Include in the output exactly the lines from the opening of the data through the line containing "material that is", and nothing more.
===== Collected data =====
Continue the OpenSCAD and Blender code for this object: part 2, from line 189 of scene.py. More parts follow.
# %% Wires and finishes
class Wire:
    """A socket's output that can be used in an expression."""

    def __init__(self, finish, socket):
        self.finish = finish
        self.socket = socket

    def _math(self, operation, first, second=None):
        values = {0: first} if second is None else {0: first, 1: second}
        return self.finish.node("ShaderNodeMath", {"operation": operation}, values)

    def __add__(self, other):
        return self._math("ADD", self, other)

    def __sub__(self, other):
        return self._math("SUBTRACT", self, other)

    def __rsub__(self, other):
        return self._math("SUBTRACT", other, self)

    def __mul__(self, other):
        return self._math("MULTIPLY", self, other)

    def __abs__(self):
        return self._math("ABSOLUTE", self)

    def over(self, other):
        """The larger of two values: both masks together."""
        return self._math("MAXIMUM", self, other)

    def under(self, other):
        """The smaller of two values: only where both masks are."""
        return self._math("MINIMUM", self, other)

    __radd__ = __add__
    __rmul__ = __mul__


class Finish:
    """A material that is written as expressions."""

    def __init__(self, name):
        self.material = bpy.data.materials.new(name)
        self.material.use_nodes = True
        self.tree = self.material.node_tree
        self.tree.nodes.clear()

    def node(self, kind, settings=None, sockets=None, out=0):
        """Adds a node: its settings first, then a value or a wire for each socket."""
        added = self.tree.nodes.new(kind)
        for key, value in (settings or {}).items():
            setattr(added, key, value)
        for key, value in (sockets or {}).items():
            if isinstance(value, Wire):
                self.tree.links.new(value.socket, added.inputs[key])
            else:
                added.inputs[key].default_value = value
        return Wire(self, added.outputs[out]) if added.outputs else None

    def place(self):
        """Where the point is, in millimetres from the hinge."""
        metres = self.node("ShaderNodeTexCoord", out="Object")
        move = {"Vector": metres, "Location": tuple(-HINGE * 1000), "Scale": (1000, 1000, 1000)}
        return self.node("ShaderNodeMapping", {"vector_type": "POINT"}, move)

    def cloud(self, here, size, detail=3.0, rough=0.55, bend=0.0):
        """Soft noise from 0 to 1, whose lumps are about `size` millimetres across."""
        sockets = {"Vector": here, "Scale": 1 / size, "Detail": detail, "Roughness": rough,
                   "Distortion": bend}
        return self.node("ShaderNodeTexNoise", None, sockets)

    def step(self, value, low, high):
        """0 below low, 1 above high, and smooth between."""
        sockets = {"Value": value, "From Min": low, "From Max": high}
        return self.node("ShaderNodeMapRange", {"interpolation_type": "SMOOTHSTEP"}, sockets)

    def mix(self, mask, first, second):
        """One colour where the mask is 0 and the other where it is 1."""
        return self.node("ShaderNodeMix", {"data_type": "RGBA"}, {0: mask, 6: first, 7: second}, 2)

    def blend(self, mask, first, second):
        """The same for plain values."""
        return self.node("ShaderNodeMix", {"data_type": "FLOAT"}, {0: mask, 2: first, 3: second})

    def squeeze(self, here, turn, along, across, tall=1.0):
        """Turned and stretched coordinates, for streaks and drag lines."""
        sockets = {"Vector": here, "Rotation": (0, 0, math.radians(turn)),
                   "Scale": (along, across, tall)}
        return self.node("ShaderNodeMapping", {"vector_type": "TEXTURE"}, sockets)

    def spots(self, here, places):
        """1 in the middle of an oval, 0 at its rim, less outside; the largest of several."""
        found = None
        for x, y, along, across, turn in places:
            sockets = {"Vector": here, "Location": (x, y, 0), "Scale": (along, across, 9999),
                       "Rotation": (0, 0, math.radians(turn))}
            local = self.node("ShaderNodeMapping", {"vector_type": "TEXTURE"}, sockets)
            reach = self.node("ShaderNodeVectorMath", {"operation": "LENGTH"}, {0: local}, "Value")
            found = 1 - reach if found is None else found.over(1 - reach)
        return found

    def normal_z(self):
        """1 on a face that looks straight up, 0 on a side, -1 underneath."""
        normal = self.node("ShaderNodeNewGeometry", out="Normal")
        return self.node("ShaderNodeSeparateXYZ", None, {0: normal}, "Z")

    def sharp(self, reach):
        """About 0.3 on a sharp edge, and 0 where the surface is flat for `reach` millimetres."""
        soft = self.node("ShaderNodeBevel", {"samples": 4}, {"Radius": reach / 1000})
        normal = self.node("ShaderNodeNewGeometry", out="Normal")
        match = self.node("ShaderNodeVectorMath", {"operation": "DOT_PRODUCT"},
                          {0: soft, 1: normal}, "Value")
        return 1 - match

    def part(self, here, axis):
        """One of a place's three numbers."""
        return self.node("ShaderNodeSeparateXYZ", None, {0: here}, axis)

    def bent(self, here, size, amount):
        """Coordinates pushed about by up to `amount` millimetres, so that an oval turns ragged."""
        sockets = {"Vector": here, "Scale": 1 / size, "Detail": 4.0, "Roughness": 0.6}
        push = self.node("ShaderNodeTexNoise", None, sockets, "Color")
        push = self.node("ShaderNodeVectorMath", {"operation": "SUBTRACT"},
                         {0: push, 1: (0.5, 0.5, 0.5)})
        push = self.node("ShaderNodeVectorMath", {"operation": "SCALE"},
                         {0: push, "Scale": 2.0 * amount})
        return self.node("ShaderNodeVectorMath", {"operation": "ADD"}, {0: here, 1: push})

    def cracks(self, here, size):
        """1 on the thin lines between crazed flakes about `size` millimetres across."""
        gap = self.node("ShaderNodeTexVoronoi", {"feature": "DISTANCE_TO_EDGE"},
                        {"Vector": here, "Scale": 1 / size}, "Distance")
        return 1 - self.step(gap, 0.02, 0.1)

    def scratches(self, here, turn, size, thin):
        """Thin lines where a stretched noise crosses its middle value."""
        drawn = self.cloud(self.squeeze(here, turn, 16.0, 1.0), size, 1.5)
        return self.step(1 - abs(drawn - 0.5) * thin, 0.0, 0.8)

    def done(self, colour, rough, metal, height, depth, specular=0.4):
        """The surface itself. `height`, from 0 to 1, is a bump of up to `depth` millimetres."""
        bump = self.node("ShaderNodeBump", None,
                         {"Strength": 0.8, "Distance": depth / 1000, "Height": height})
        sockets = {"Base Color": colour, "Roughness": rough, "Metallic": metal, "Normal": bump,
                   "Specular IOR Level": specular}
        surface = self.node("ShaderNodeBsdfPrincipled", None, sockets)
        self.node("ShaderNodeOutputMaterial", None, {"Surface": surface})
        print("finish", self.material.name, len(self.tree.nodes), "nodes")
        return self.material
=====
#### The result
Continue the OpenSCAD and Blender code for this object: part 2, from line 189 of scene.py. More parts follow.
# %% Wires and finishes
class Wire:
    """A socket's output that can be used in an expression."""

    def __init__(self, finish, socket):
        self.finish = finish
        self.socket = socket

    def _math(self, operation, first, second=None):
        values = {0: first} if second is None else {0: first, 1: second}
        return self.finish.node("ShaderNodeMath", {"operation": operation}, values)

    def __add__(self, other):
        return self._math("ADD", self, other)

    def __sub__(self, other):
        return self._math("SUBTRACT", self, other)

    def __rsub__(self, other):
        return self._math("SUBTRACT", other, self)

    def __mul__(self, other):
        return self._math("MULTIPLY", self, other)

    def __abs__(self):
        return self._math("ABSOLUTE", self)

    def over(self, other):
        """The larger of two values: both masks together."""
        return self._math("MAXIMUM", self, other)

    def under(self, other):
        """The smaller of two values: only where both masks are."""
        return self._math("MINIMUM", self, other)

    __radd__ = __add__
    __rmul__ = __mul__


class Finish:
    """A material that is written as expressions."""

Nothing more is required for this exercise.